Ahmed, aged 34, is a father of four. He and his family arrived in Lebanon from Flitah in Syria in 2015. Since then, they have been living in an informal tented settlement in the outskirts of Arsal, a town at the north of Bekaa Valley, near the Syrian border.
Today, Ahmed came with his two daughters and his wife to MSF’s clinic in Arsal. His youngest daughter, Zeinab, aged 18 months, was diagnosed with anaemia about four months ago.
“She looked very sick. She was very pale and ate very little,” says Ahmed. “The doctor prescribed an iron supplement and advised us to feed her more vegetables and beans, since we can no longer afford meat.”
Anaemia is linked to iron deficiency and is common among people who have a limited access to certain types of food such as meat or peas.
Ahmed used to be a shepherd before coming to Lebanon. Due to back pain, he had to stop working, but from time to time he helps his uncle tend the herd in the mountains around Arsal.
Since the economic crisis hit Lebanon, Ahmed’s family has struggled more and more to buy basic items.
“One kilo of meat cost 17,000 Lebanese pounds before, but now it costs around 60,000 Lebanese pounds,” says Ahmed. “It’s the same for tea, sugar and even vegetable like tomatoes. Everything has become at least four times more expensive and it’s only getting worse. At the end of the month, there’s nothing left for clothes or toys for the children, or for medicines. We save all our money for food and fuel, above all now during the winter.”
Arsal is located 1,500 metres above sea level. Snow and freezing temperatures are quite common during the cold winter months.
While Ahmed waits for his daughters, Zeinab and her six-year-old sister Fatima, to see a doctor, his wife, Halima, who also has anaemia, attends an antenatal consultation with the midwife.
Their fifth child is due in two months, an extra mouth to feed for the family’s already stretched budget.
“Our entire family benefit from the medical services in this clinic, even my parents, who both suffer from chronic diseases. They come here too to get their treatment,” says Ahmed.

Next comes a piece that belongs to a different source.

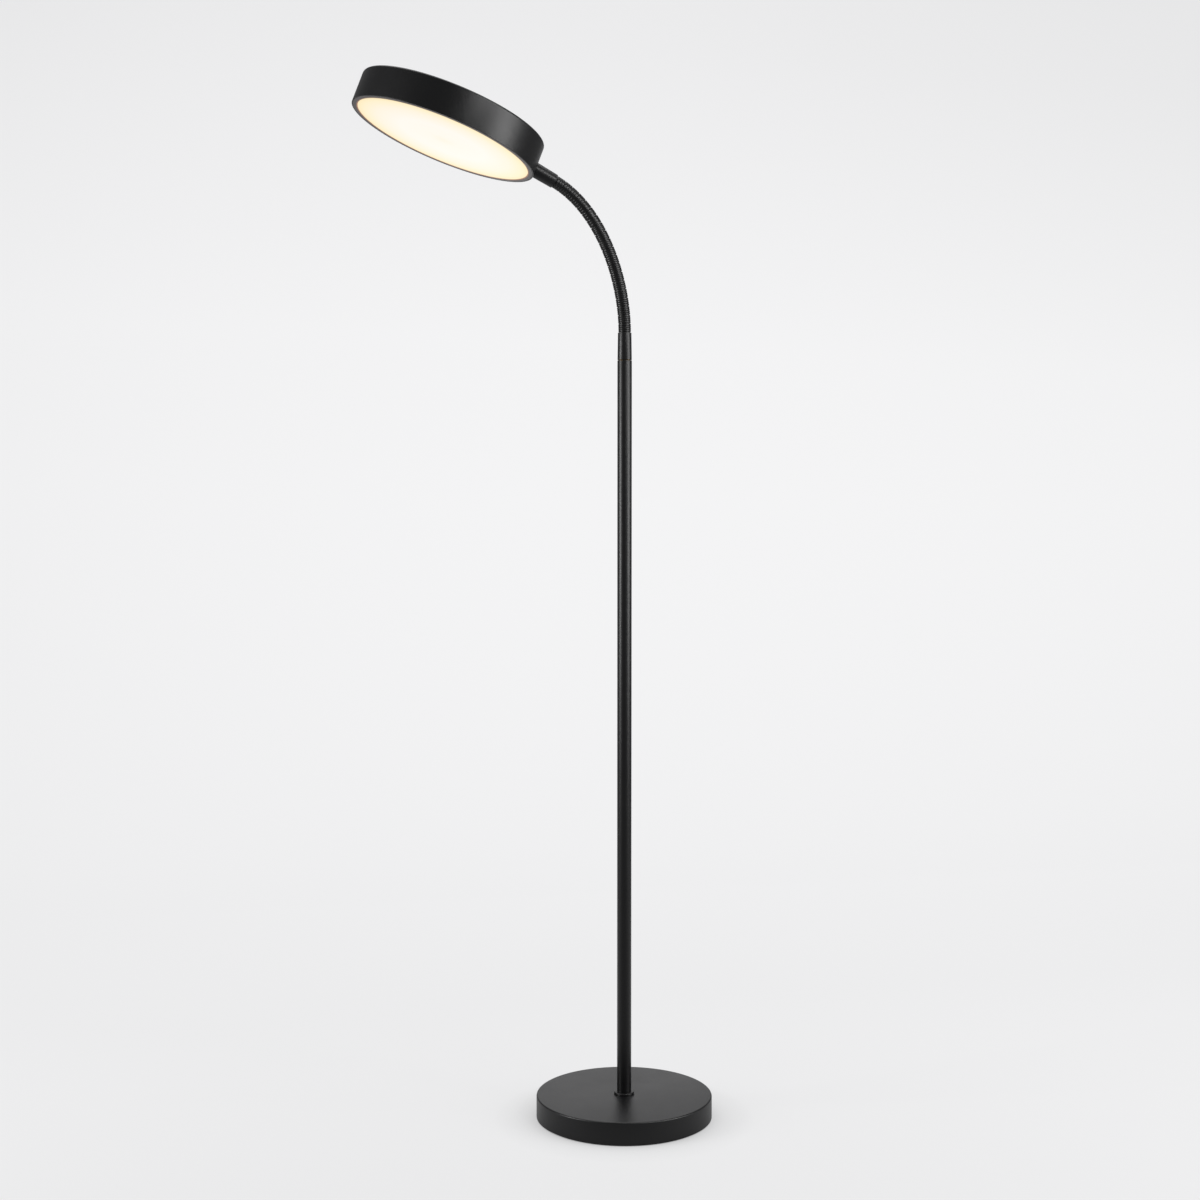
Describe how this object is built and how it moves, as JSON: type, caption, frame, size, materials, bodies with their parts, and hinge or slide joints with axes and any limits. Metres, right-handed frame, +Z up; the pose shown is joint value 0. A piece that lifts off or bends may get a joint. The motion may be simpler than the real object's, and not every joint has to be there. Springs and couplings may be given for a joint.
{
  "type": "gooseneck floor lamp",
  "caption": "Reading floor lamp with a weighted round base, slim straight pole, ribbed bending neck and a flat round light head with an opal diffuser.",
  "frame": {"origin": "on the floor, under the pole's centre line", "axes": "+Z up along the pole; the neck bends in the XZ plane and the head reaches towards -X; the cord gland faces +X"},
  "size_m": [0.4731, 0.246, 1.3655],
  "materials": {
    "black_powder_coat_steel": "satin fine-texture black powder coat on steel",
    "black_powder_coat_aluminium": "satin fine-texture black powder coat on spun aluminium",
    "neck_black": "satin black coated wire-wound steel",
    "bezel_grey": "satin dark grey",
    "opal_diffuser": "opal acrylic, lit warm white from behind",
    "cast_iron": "rough casting",
    "black_foam_rubber": "matte",
    "black_rubber": "matte moulded",
    "zinc_steel": "bright zinc plated",
    "lead_jacket": "matte black jacket",
    "plain_aluminium": "mill finish sheet",
    "white_board": "white solder mask on an aluminium core",
    "led_phosphor": "yellow phosphor over a white package",
    "driver_case": "moulded white plastic"
  },
  "bodies": {
    "stand": {"base_pad": "black_foam_rubber", "base_weight": "cast_iron", "base_cover": "black_powder_coat_steel", "cord_gland": "black_rubber", "foot_rod": "zinc_steel", "foot_nut": "zinc_steel", "foot_washer": "zinc_steel", "foot_spring_washer": "zinc_steel", "foot_collar": "black_powder_coat_steel", "pole_foot_insert": "zinc_steel", "pole_tube": "black_powder_coat_steel", "pole_top_insert": "zinc_steel", "ferrule_stud": "zinc_steel", "lower_ferrule": "black_powder_coat_steel", "pole_lead": "lead_jacket"},
    "neck_link_01": {"neck_link_01": "neck_black"},
    "neck_link_02": {"neck_link_02": "neck_black"},
    "neck_link_03": {"neck_link_03": "neck_black"},
    "neck_link_04": {"neck_link_04": "neck_black"},
    "neck_link_05": {"neck_link_05": "neck_black"},
    "neck_link_06": {"neck_link_06": "neck_black"},
    "neck_link_07": {"neck_link_07": "neck_black"},
    "neck_link_08": {"neck_link_08": "neck_black"},
    "neck_link_09": {"neck_link_09": "neck_black"},
    "neck_link_10": {"neck_link_10": "neck_black"},
    "neck_link_11": {"neck_link_11": "neck_black"},
    "neck_link_12": {"neck_link_12": "neck_black"},
    "neck_link_13": {"neck_link_13": "neck_black"},
    "neck_link_14": {"neck_link_14": "neck_black"},
    "neck_link_15": {"neck_link_15": "neck_black"},
    "neck_link_16": {"neck_link_16": "neck_black"},
    "neck_link_17": {"neck_link_17": "neck_black"},
    "neck_link_18": {"neck_link_18": "neck_black"},
    "neck_link_19": {"neck_link_19": "neck_black"},
    "neck_link_20": {"neck_link_20": "neck_black"},
    "head": {"upper_ferrule": "black_powder_coat_steel", "stud_washer": "zinc_steel", "stud_nut": "zinc_steel", "head_shell": "black_powder_coat_aluminium", "bezel_ring": "bezel_grey", "diffuser": "opal_diffuser", "carrier_plate": "plain_aluminium", "carrier_screws": "zinc_steel", "led_board": "white_board", "led_chips": "led_phosphor", "board_screws": "zinc_steel", "led_driver": "driver_case", "driver_screws": "zinc_steel", "driver_lead": "lead_jacket"}
  },
  "joints": [
    {"name": "neck_turn", "type": "hinge", "parent": "stand", "child": "neck_link_01", "pos_m": [0, 0, 1.0459], "axis": [0, 0, 1], "range_deg": [-180, 180]},
    {"name": "neck_bend_01", "type": "hinge", "parent": "neck_link_01", "child": "neck_link_02", "pos_m": [-0.00026, 0, 1.05702], "axis": [0, -1, 0], "range_deg": [-4.75, 4.75]},
    {"name": "neck_bend_02", "type": "hinge", "parent": "neck_link_02", "child": "neck_link_03", "pos_m": [-0.00102, 0, 1.06811], "axis": [0, -1, 0], "range_deg": [-4.75, 4.75]},
    {"name": "neck_bend_03", "type": "hinge", "parent": "neck_link_03", "child": "neck_link_04", "pos_m": [-0.00225, 0, 1.07916], "axis": [0, -1, 0], "range_deg": [-4.75, 4.75]},
    {"name": "neck_bend_04", "type": "hinge", "parent": "neck_link_04", "child": "neck_link_05", "pos_m": [-0.00394, 0, 1.09015], "axis": [0, -1, 0], "range_deg": [-4.75, 4.75]},
    {"name": "neck_bend_05", "type": "hinge", "parent": "neck_link_05", "child": "neck_link_06", "pos_m": [-0.00605, 0, 1.10107], "axis": [0, -1, 0], "range_deg": [-4.75, 4.75]},
    {"name": "neck_bend_06", "type": "hinge", "parent": "neck_link_06", "child": "neck_link_07", "pos_m": [-0.00859, 0, 1.11189], "axis": [0, -1, 0], "range_deg": [-4.75, 4.75]},
    {"name": "neck_bend_07", "type": "hinge", "parent": "neck_link_07", "child": "neck_link_08", "pos_m": [-0.01155, 0, 1.12261], "axis": [0, -1, 0], "range_deg": [-4.75, 4.75]},
    {"name": "neck_bend_08", "type": "hinge", "parent": "neck_link_08", "child": "neck_link_09", "pos_m": [-0.01493, 0, 1.1332], "axis": [0, -1, 0], "range_deg": [-4.75, 4.75]},
    {"name": "neck_bend_09", "type": "hinge", "parent": "neck_link_09", "child": "neck_link_10", "pos_m": [-0.01874, 0, 1.14365], "axis": [0, -1, 0], "range_deg": [-4.75, 4.75]},
    {"name": "neck_bend_10", "type": "hinge", "parent": "neck_link_10", "child": "neck_link_11", "pos_m": [-0.02298, 0, 1.15393], "axis": [0, -1, 0], "range_deg": [-4.75, 4.75]},
    {"name": "neck_bend_11", "type": "hinge", "parent": "neck_link_11", "child": "neck_link_12", "pos_m": [-0.02768, 0, 1.16401], "axis": [0, -1, 0], "range_deg": [-4.75, 4.75]},
    {"name": "neck_bend_12", "type": "hinge", "parent": "neck_link_12", "child": "neck_link_13", "pos_m": [-0.03285, 0, 1.17385], "axis": [0, -1, 0], "range_deg": [-4.75, 4.75]},
    {"name": "neck_bend_13", "type": "hinge", "parent": "neck_link_13", "child": "neck_link_14", "pos_m": [-0.03851, 0, 1.18342], "axis": [0, -1, 0], "range_deg": [-4.75, 4.75]},
    {"name": "neck_bend_14", "type": "hinge", "parent": "neck_link_14", "child": "neck_link_15", "pos_m": [-0.04468, 0, 1.19267], "axis": [0, -1, 0], "range_deg": [-4.75, 4.75]},
    {"name": "neck_bend_15", "type": "hinge", "parent": "neck_link_15", "child": "neck_link_16", "pos_m": [-0.05139, 0, 1.20153], "axis": [0, -1, 0], "range_deg": [-4.75, 4.75]},
    {"name": "neck_bend_16", "type": "hinge", "parent": "neck_link_16", "child": "neck_link_17", "pos_m": [-0.05866, 0, 1.20995], "axis": [0, -1, 0], "range_deg": [-4.75, 4.75]},
    {"name": "neck_bend_17", "type": "hinge", "parent": "neck_link_17", "child": "neck_link_18", "pos_m": [-0.0665, 0, 1.21783], "axis": [0, -1, 0], "range_deg": [-4.75, 4.75]},
    {"name": "neck_bend_18", "type": "hinge", "parent": "neck_link_18", "child": "neck_link_19", "pos_m": [-0.07491, 0, 1.2251], "axis": [0, -1, 0], "range_deg": [-4.75, 4.75]},
    {"name": "neck_bend_19", "type": "hinge", "parent": "neck_link_19", "child": "neck_link_20", "pos_m": [-0.0839, 0, 1.23164], "axis": [0, -1, 0], "range_deg": [-4.75, 4.75]},
    {"name": "head_turn", "type": "hinge", "parent": "neck_link_20", "child": "head", "pos_m": [-0.09344, 0, 1.23734], "axis": [-0.882, 0, 0.4713], "range_deg": [-180, 180]}
  ],
  "couplings": [
    {"joint": "head_turn", "follows": "neck_turn", "ratio": -1}
  ]
}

During the consultation, the doctor notes that Zeinab’s condition has improved, but that Fatima has caught a respiratory infection. The family’s precarious living conditions – a shelter made from cement blocks and plastic sheeting – may probably have contributed to the girl’s health condition. Smiling shyly, Fatima confesses that she’d like to be a doctor when she grows up.
“I’m worried about the future for my kids,” says Ahmed, “but I hope that if they go to school and learn to read and write, they’ll be able to have a better life.”
MSF is providing free medical care for the most vulnerable people living in Lebanon, whether they are Lebanese, refugees or migrant workers. The organisation is present in about 10 different locations across the country. Our services include mental health, sexual and reproductive health, paediatrics, vaccination and non-communicable diseases. With a team of over 600 members, MSF conducts around 150,000 consultations every year from north to south Lebanon.
MSF first worked in Lebanon in 1976 and has been present in the country without interruption since 2008.